>>>
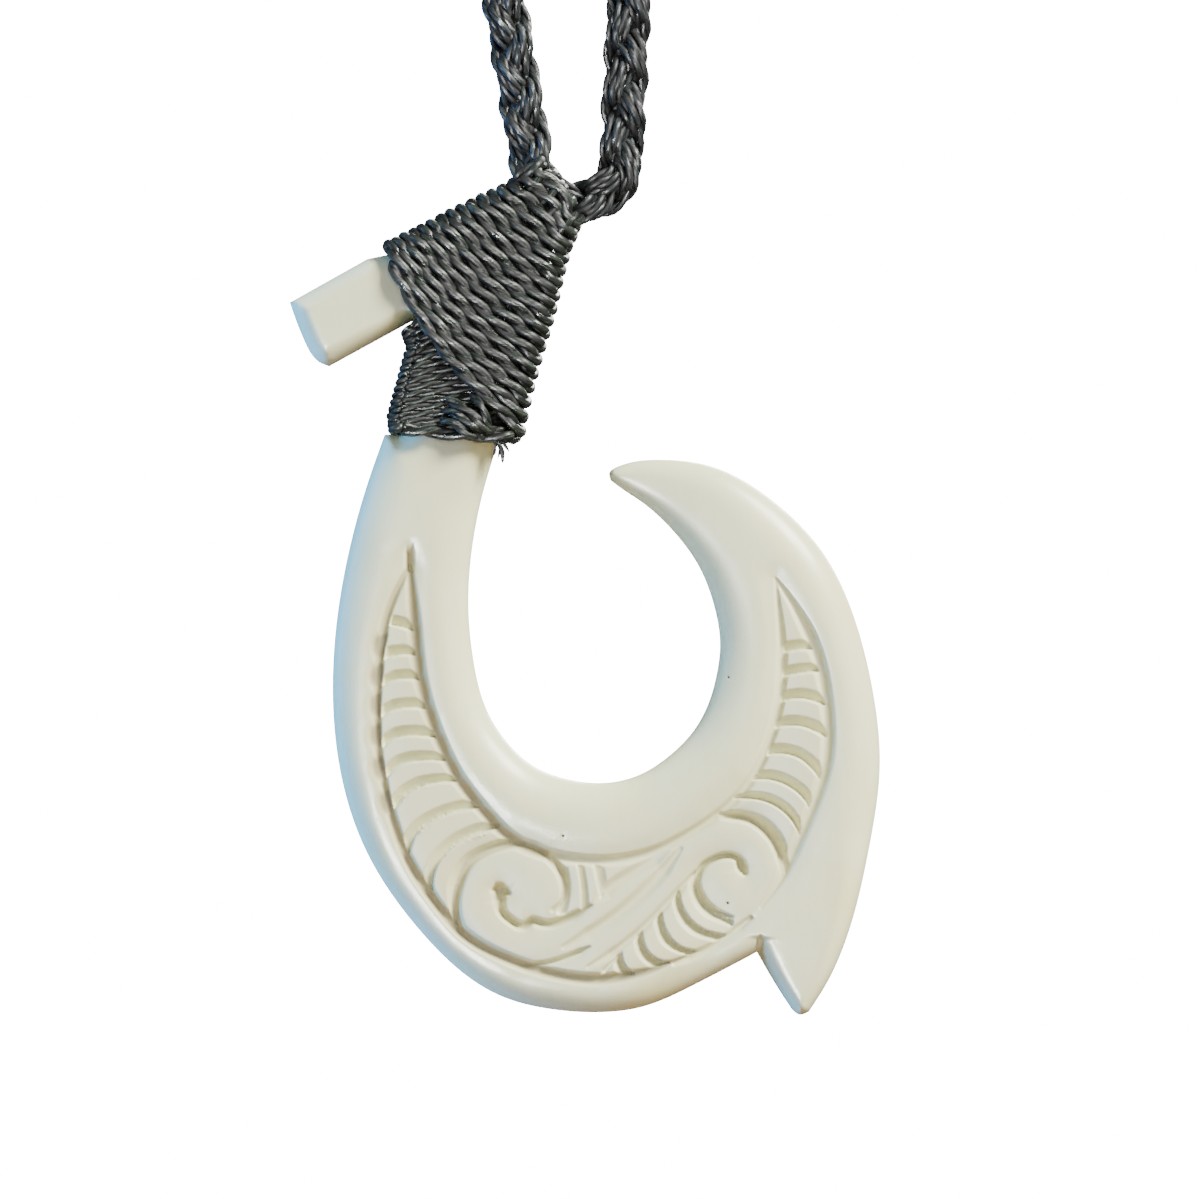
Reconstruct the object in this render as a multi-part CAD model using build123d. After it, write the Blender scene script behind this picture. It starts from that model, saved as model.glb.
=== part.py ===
from build123d import *
import os
from math import cos, pi, radians, sin

# A carved bone fish hook hanging from a braided neck cord.
# Millimetres, +Z up, the carved front faces -Y. The origin is the inner top of the neck loop,
# where the loop rests on whatever holds it, and the hook hangs straight below it.

# Bone hook
HOOK_WIDTH = 45.4
HOOK_HEIGHT = 64.6
BONE_THICKNESS = 5.0
EDGE_ROUND = 1.9
# Where the bone thins out, its corners keep this share of the narrower side
THIN_ROUND_SHARE = 0.42
BARB_THICKNESS = 4.8
HEAD_THICKNESS = 4.6
STUB_ROUND = 0.9
HOOK_LEAN_DEG = 3.4

# Carving on the front
CARVING_DEPTH = 0.7
GROOVE_WIDTH = 0.55
EYE_RADIUS = 0.6

# Waxed cord
WRAP_THICKNESS = 0.95
WRAP_BEVEL = 0.5
BRAID_DIAMETER = 3.5
CLEARANCE = 0.1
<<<
Your task is to repeat every line exactly.

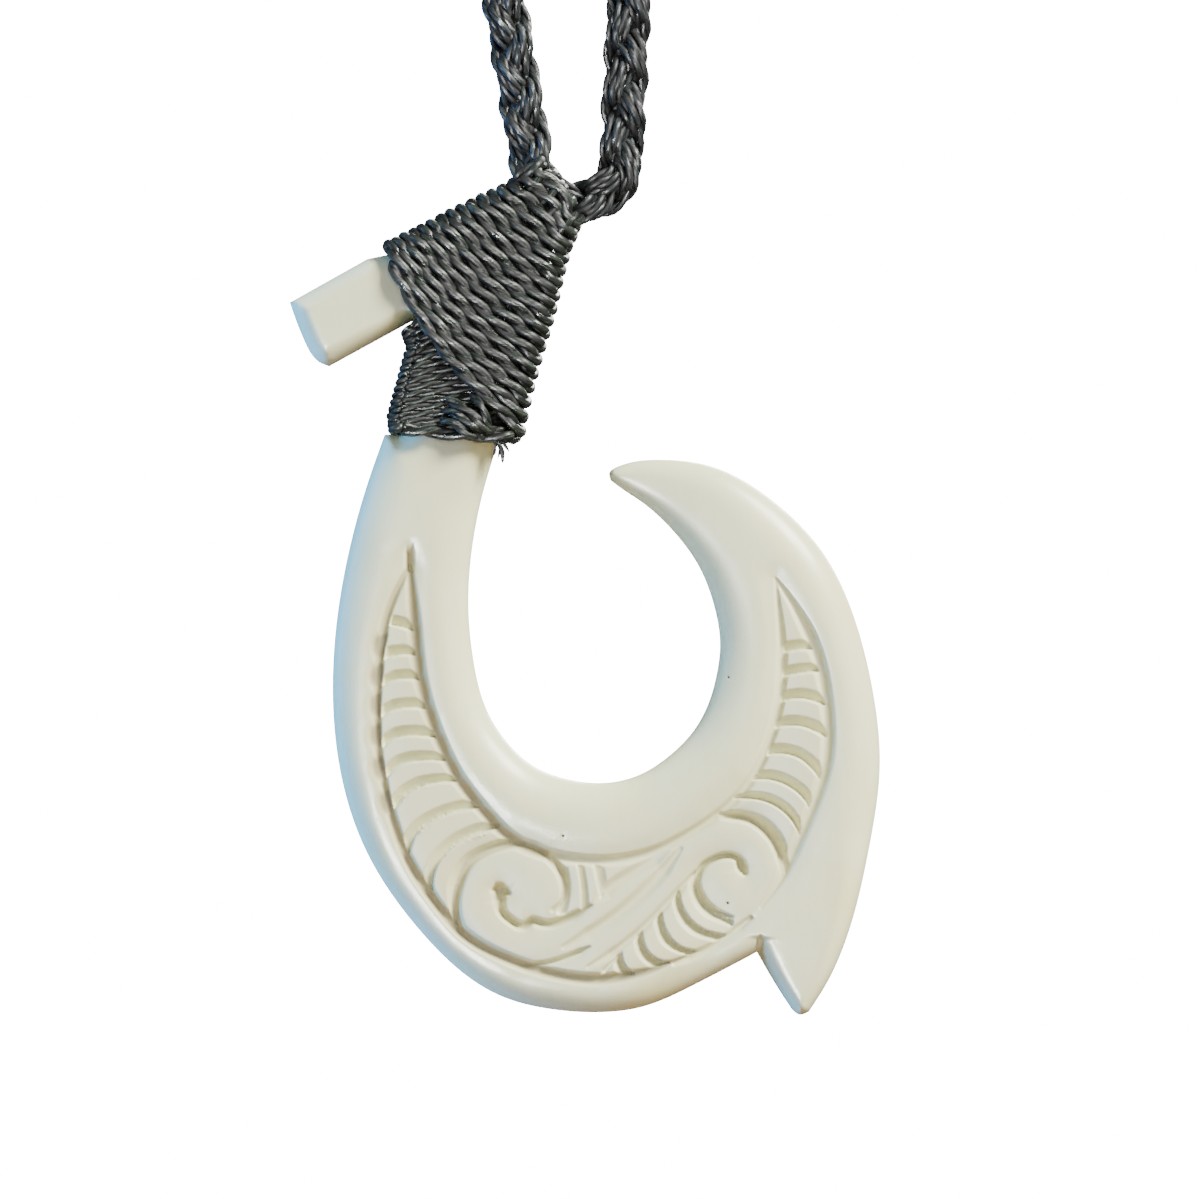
Reconstruct the object in this render as a multi-part CAD model using build123d. After it, write the Blender scene script behind this picture. It starts from that model, saved as model.glb.
=== part.py ===
from build123d import *
import os
from math import cos, pi, radians, sin

# A carved bone fish hook hanging from a braided neck cord.
# Millimetres, +Z up, the carved front faces -Y. The origin is the inner top of the neck loop,
# where the loop rests on whatever holds it, and the hook hangs straight below it.

# Bone hook
HOOK_WIDTH = 45.4
HOOK_HEIGHT = 64.6
BONE_THICKNESS = 5.0
EDGE_ROUND = 1.9
# Where the bone thins out, its corners keep this share of the narrower side
THIN_ROUND_SHARE = 0.42
BARB_THICKNESS = 4.8
HEAD_THICKNESS = 4.6
STUB_ROUND = 0.9
HOOK_LEAN_DEG = 3.4

# Carving on the front
CARVING_DEPTH = 0.7
GROOVE_WIDTH = 0.55
EYE_RADIUS = 0.6

# Waxed cord
WRAP_THICKNESS = 0.95
WRAP_BEVEL = 0.5
BRAID_DIAMETER = 3.5
CLEARANCE = 0.1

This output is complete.